Imposte dirette
31 Luglio 2025
La rinuncia ai dividendi da parte di persona fisica non imprenditore secondo l’Agenzia delle Entrate nella risposta n. 182/2025.
Nella risposta all’interpello n. 182/2025, una società di capitali presenta istanza per ottenere chiarimenti in merito al trattamento fiscale della rinuncia alla percezione dei dividendi da parte dei propri soci (persone fisiche non esercenti attività di impresa).

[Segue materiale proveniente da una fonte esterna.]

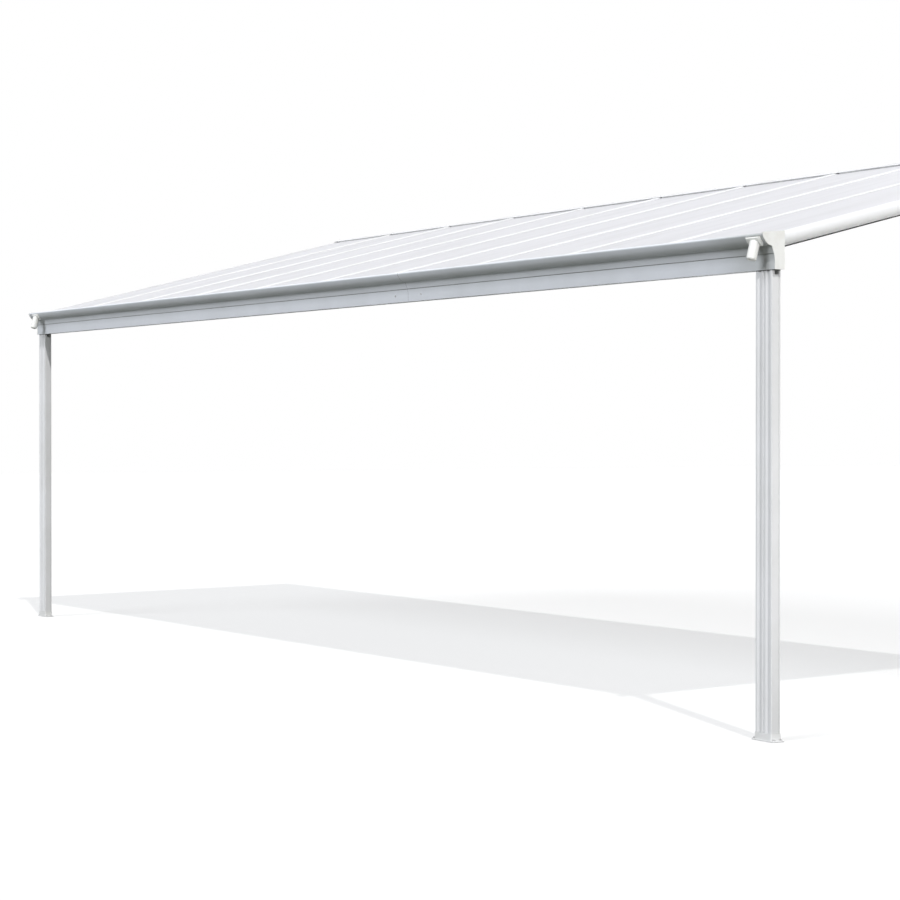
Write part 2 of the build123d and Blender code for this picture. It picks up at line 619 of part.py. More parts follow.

Nel caso trattato la società ha deliberato la distribuzione di riserve di utili che sono stati solo in parte pagati ad estinzione parziale di un debito verso gli stessi soci e con un residuo ancora da distribuire. Quindi, in sintesi, residuano utili la cui distribuzione è già deliberata ma il pagamento non è ancora avvenuto.
I soci, successivamente, hanno rinunciato al loro credito per dividendi. La questione verte sulle conseguenze fiscali per la società a seguito della rinuncia e sull’eventuale applicabilità delle disposizioni di cui all’art. 88, c. 4-bis del Tuir in tema di sopravvenienze attive. La norma suddetta prevede che la rinuncia dei soci ai crediti vantati verso la società si considera sopravvenienza attiva per la parte che eccede il relativo valore fiscale, che il socio può comunicare con il rilascio di apposita dichiarazione sostitutiva, in difetto della quale il valore del credito si assume pari a zero.
L’Agenzia delle Entrate ricorda che la risoluzione 13.10.2017, n. 124/E ha chiarito che, nel caso di rinuncia di crediti da parte di soci persone fisiche (non imprenditori), non si ravvisa alcuna differenza tra il valore fiscale ed il valore nominale dei crediti stessi. Pertanto, in tali casi, non occorre la dichiarazione sostitutiva di atto di notorietà richiamata dal citato c. 4-bis e la società non dovrà tassare alcuna sopravvenienza attiva. L’elemento dirimente risulta essere proprio la qualifica dei soci persone fisiche che detengono la partecipazione non in regime di impresa, per cui in simili casi, dall’eventuale rinuncia del credito, non si configura alcuna possibile distorsione dovuta ad un eventuale disallineamento tra valore fiscale e valore nominale del credito, ravvisabile soltanto in presenza di partecipazioni detenute in regime di impresa.
Nel caso in esame non è quindi applicabile il principio espresso dalla Corte di Cassazione nella sentenza n. 16595/2023 in quanto riferita al caso della rinuncia ad un credito derivante da un finanziamento tra la società ed una sua consociata. Dopo aver dichiarato la non configurabilità della sopravvenienza attiva, tuttavia, l’Agenzia delle Entrate ritiene che, considerato che i dividendi oggetto di rinuncia sono stati deliberati dall’assemblea e che da tale delibera è sorto il diritto di credito dei soci alla distribuzione, detti dividendi sono da assoggettare a ritenuta a titolo di imposta del 26%, ai sensi dell’art. 27 D.P.R. 600/1972, ritenendosi giuridicamente incassati.
La stessa posizione è stata assunta anche con la risposta n. 59/2025. Il tema del c.d. incasso giuridico è ancora oggetto di discussione, considerato che tale concetto, espresso ormai più volte dall’Agenzia delle Entrate, è stato contrastato da numerosi giudici di merito perché, in primo luogo, non trova alcun fondamento giuridico e, in secondo luogo, è del tutto illogico perché non genera alcun “salto” di imposta, non essendovi alcuna deduzione fiscale “a monte” da parte della società (cfr. Cass. 2057/2020 e Norma AIDC 201/2018). La Corte di cassazione ha infine ritenuto privo di fondamento il concetto di “incasso giuridico” successivamente al periodo d’imposta 2015 (Cass. 16595/2023).